ZOMG

Sep 06, 2010 20:34



ZOMG, that was the Don/Peggy episode OF MY HEART. I...don't even know that I knew that I wanted that.

The thing is, I have this soft spot for female tv characters screwing up. I was a screwup, for a lot of reasons, in a lot of ways, and you'd probably never know it now, and probably no one knew it then, but I did and I still do. So one of my greatest pleasures of Mad Men (sometimes my singular pleasure) has been watching Peggy grow up. She screwed up. She still makes me wince sometimes. Often I want to tell her that she's doing the wrong thing and how she should do it instead, but when it all comes around to it, there is something comforting and heart-breaking and encouraging about watching her become someone she wasn't when the show began. It lets me think that maybe my own growth isn't just an illusion. That there's life after screw-ups. That past behavior does not predict future action.

In either the first season finale or the second season premiere, when Don went to Peggy in the hospital and told her to put it away, to come back and keep her secrets and her mistakes in a locked box, that was when I first thought, I don't ship them, but they are my favorite two people to interact on this show. And it felt weird not to ship them, especially because that would have been my default at one time. But I always thought that I could see them in future-fic, if I went looking for it, and I never did, because I wanted to see what the show did, first. (I was like that with Harry Potter, too - I would read Marauders-era fic but almost never fic about Harry and Ron and Hermione.) And yeah, last season's finale, when Don came to Peggy and asked her to join the new firm, that was fantastic, but this episode was even better. The fighting and the yelling and how they both get to each other and how they can each force each other into places they're too scared to go alone - and then how at the end of the day it's just them and how they can understand and forgive each other when no one else really can. And OMG, the hand touch. And the complete lack of fucking. Which was like Don's declaration of Victorian love right there. I am perhaps mildly incoherent.

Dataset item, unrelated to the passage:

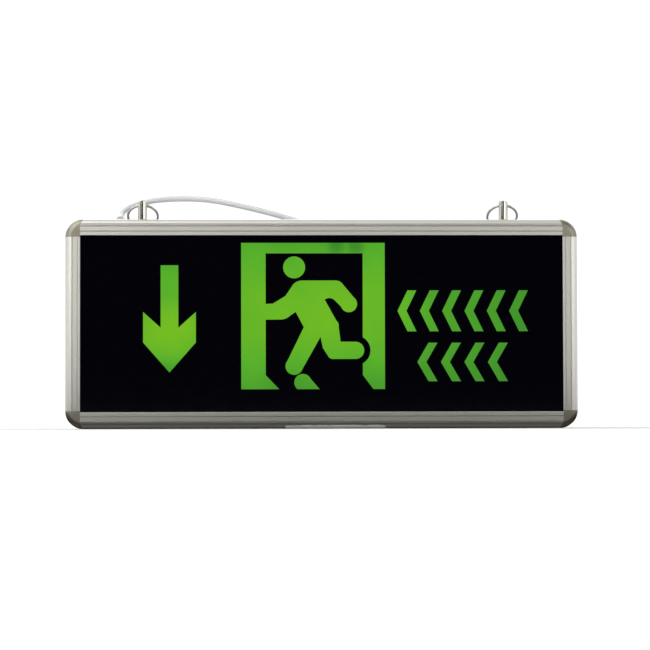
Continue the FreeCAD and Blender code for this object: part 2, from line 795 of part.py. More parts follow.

I don't know that I even really ship them right now. But it makes my heart swell to see her growing into someone who can't be pushed around by Don and Don having enough respect and regard for her to let his mask slip in her presence and I think I believe that in the end, if there is an end, that they're the only people who can really make each other happy. Not now, and I hope not for five more years, if ever, because I don't think either of them are there yet. But wow am I going to love watching them go there.